AVAILABLE RECORDS:
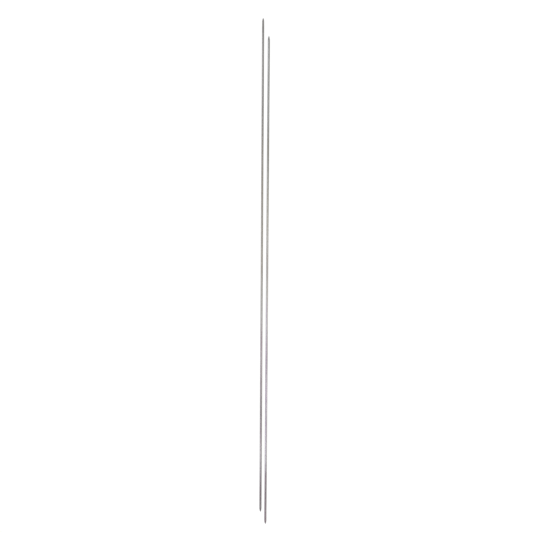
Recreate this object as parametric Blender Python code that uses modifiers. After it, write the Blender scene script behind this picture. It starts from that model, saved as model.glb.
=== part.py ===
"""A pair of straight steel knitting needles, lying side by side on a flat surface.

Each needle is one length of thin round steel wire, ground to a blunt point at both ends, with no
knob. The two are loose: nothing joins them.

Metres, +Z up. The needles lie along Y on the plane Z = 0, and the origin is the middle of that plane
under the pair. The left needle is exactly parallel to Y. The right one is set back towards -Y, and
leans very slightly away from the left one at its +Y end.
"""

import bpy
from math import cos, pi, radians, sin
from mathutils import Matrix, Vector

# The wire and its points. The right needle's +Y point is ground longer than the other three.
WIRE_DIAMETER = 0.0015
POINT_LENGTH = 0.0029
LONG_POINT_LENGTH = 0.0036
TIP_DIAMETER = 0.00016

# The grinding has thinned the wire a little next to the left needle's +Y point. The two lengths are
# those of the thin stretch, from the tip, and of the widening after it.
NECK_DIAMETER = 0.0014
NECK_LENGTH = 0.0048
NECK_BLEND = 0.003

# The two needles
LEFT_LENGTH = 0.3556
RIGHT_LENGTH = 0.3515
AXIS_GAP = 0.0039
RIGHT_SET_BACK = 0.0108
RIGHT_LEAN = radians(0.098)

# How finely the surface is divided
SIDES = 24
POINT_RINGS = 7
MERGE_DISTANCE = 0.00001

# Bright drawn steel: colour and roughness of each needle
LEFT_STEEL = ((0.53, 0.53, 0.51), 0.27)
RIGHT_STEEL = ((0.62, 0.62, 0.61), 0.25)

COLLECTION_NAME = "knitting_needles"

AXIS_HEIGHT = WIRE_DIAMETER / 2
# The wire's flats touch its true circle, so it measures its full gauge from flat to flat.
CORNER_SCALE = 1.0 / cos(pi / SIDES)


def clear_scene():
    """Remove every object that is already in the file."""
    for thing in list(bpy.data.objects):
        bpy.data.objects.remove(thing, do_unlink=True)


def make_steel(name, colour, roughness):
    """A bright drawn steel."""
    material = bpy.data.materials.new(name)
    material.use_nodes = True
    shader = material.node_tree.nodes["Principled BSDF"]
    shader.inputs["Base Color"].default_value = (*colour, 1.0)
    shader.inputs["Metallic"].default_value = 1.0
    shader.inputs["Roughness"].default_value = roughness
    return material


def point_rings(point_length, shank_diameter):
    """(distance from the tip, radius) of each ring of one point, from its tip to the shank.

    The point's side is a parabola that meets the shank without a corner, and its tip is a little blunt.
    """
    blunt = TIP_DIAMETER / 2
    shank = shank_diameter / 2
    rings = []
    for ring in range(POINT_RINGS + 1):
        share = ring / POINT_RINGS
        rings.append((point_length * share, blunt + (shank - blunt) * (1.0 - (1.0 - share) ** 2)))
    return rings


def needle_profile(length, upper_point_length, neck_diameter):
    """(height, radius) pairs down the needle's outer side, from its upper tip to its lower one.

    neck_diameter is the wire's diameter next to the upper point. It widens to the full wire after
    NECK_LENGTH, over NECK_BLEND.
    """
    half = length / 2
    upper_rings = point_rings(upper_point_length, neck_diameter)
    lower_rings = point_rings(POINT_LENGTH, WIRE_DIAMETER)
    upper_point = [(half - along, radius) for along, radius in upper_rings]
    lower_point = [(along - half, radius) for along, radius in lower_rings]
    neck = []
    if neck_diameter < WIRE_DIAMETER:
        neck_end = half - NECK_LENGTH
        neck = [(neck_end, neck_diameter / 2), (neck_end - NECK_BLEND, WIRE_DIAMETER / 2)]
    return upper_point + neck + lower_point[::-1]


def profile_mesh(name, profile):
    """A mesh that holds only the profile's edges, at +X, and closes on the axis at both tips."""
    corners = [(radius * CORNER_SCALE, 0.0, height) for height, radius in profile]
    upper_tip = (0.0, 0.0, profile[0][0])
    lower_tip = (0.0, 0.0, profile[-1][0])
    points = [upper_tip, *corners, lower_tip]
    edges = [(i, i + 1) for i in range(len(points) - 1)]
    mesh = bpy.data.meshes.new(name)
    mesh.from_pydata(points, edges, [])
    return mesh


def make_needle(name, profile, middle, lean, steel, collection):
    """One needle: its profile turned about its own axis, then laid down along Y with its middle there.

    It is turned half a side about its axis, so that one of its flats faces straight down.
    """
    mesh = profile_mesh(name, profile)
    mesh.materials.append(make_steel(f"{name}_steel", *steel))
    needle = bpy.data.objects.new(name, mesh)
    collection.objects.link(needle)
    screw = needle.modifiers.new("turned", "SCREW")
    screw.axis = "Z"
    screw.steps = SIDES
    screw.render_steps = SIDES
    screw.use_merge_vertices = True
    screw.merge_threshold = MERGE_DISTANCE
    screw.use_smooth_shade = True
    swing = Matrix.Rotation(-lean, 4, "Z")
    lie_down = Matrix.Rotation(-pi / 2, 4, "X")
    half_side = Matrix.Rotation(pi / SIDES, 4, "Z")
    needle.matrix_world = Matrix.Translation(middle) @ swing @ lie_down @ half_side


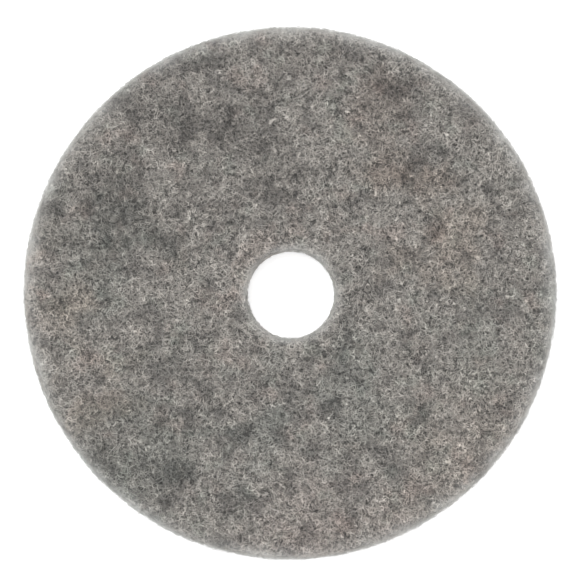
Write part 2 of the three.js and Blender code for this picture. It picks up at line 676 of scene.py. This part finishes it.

STATED TASK: Make an exact copy of every line in the data.

RESPONSE TO THE TASK:
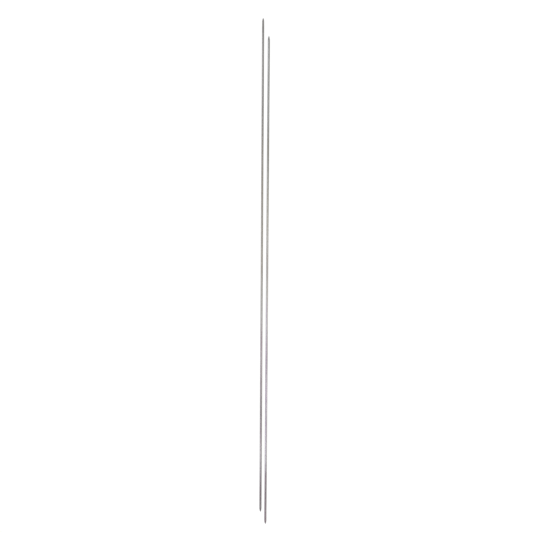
Recreate this object as parametric Blender Python code that uses modifiers. After it, write the Blender scene script behind this picture. It starts from that model, saved as model.glb.
=== part.py ===
"""A pair of straight steel knitting needles, lying side by side on a flat surface.

Each needle is one length of thin round steel wire, ground to a blunt point at both ends, with no
knob. The two are loose: nothing joins them.

Metres, +Z up. The needles lie along Y on the plane Z = 0, and the origin is the middle of that plane
under the pair. The left needle is exactly parallel to Y. The right one is set back towards -Y, and
leans very slightly away from the left one at its +Y end.
"""

import bpy
from math import cos, pi, radians, sin
from mathutils import Matrix, Vector

# The wire and its points. The right needle's +Y point is ground longer than the other three.
WIRE_DIAMETER = 0.0015
POINT_LENGTH = 0.0029
LONG_POINT_LENGTH = 0.0036
TIP_DIAMETER = 0.00016

# The grinding has thinned the wire a little next to the left needle's +Y point. The two lengths are
# those of the thin stretch, from the tip, and of the widening after it.
NECK_DIAMETER = 0.0014
NECK_LENGTH = 0.0048
NECK_BLEND = 0.003

# The two needles
LEFT_LENGTH = 0.3556
RIGHT_LENGTH = 0.3515
AXIS_GAP = 0.0039
RIGHT_SET_BACK = 0.0108
RIGHT_LEAN = radians(0.098)

# How finely the surface is divided
SIDES = 24
POINT_RINGS = 7
MERGE_DISTANCE = 0.00001

# Bright drawn steel: colour and roughness of each needle
LEFT_STEEL = ((0.53, 0.53, 0.51), 0.27)
RIGHT_STEEL = ((0.62, 0.62, 0.61), 0.25)

COLLECTION_NAME = "knitting_needles"

AXIS_HEIGHT = WIRE_DIAMETER / 2
# The wire's flats touch its true circle, so it measures its full gauge from flat to flat.
CORNER_SCALE = 1.0 / cos(pi / SIDES)


def clear_scene():
    """Remove every object that is already in the file."""
    for thing in list(bpy.data.objects):
        bpy.data.objects.remove(thing, do_unlink=True)


def make_steel(name, colour, roughness):
    """A bright drawn steel."""
    material = bpy.data.materials.new(name)
    material.use_nodes = True
    shader = material.node_tree.nodes["Principled BSDF"]
    shader.inputs["Base Color"].default_value = (*colour, 1.0)
    shader.inputs["Metallic"].default_value = 1.0
    shader.inputs["Roughness"].default_value = roughness
    return material


def point_rings(point_length, shank_diameter):
    """(distance from the tip, radius) of each ring of one point, from its tip to the shank.

    The point's side is a parabola that meets the shank without a corner, and its tip is a little blunt.
    """
    blunt = TIP_DIAMETER / 2
    shank = shank_diameter / 2
    rings = []
    for ring in range(POINT_RINGS + 1):
        share = ring / POINT_RINGS
        rings.append((point_length * share, blunt + (shank - blunt) * (1.0 - (1.0 - share) ** 2)))
    return rings


def needle_profile(length, upper_point_length, neck_diameter):
    """(height, radius) pairs down the needle's outer side, from its upper tip to its lower one.

    neck_diameter is the wire's diameter next to the upper point. It widens to the full wire after
    NECK_LENGTH, over NECK_BLEND.
    """
    half = length / 2
    upper_rings = point_rings(upper_point_length, neck_diameter)
    lower_rings = point_rings(POINT_LENGTH, WIRE_DIAMETER)
    upper_point = [(half - along, radius) for along, radius in upper_rings]
    lower_point = [(along - half, radius) for along, radius in lower_rings]
    neck = []
    if neck_diameter < WIRE_DIAMETER:
        neck_end = half - NECK_LENGTH
        neck = [(neck_end, neck_diameter / 2), (neck_end - NECK_BLEND, WIRE_DIAMETER / 2)]
    return upper_point + neck + lower_point[::-1]


def profile_mesh(name, profile):
    """A mesh that holds only the profile's edges, at +X, and closes on the axis at both tips."""
    corners = [(radius * CORNER_SCALE, 0.0, height) for height, radius in profile]
    upper_tip = (0.0, 0.0, profile[0][0])
    lower_tip = (0.0, 0.0, profile[-1][0])
    points = [upper_tip, *corners, lower_tip]
    edges = [(i, i + 1) for i in range(len(points) - 1)]
    mesh = bpy.data.meshes.new(name)
    mesh.from_pydata(points, edges, [])
    return mesh


def make_needle(name, profile, middle, lean, steel, collection):
    """One needle: its profile turned about its own axis, then laid down along Y with its middle there.

    It is turned half a side about its axis, so that one of its flats faces straight down.
    """
    mesh = profile_mesh(name, profile)
    mesh.materials.append(make_steel(f"{name}_steel", *steel))
    needle = bpy.data.objects.new(name, mesh)
    collection.objects.link(needle)
    screw = needle.modifiers.new("turned", "SCREW")
    screw.axis = "Z"
    screw.steps = SIDES
    screw.render_steps = SIDES
    screw.use_merge_vertices = True
    screw.merge_threshold = MERGE_DISTANCE
    screw.use_smooth_shade = True
    swing = Matrix.Rotation(-lean, 4, "Z")
    lie_down = Matrix.Rotation(-pi / 2, 4, "X")
    half_side = Matrix.Rotation(pi / SIDES, 4, "Z")
    needle.matrix_world = Matrix.Translation(middle) @ swing @ lie_down @ half_side


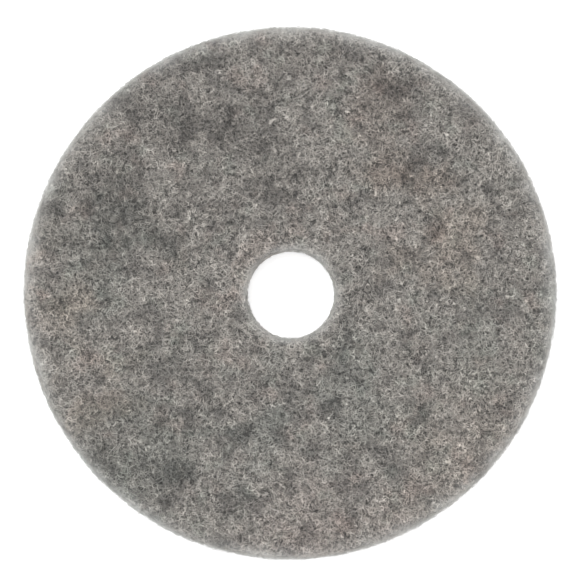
Write part 2 of the three.js and Blender code for this picture. It picks up at line 676 of scene.py. This part finishes it.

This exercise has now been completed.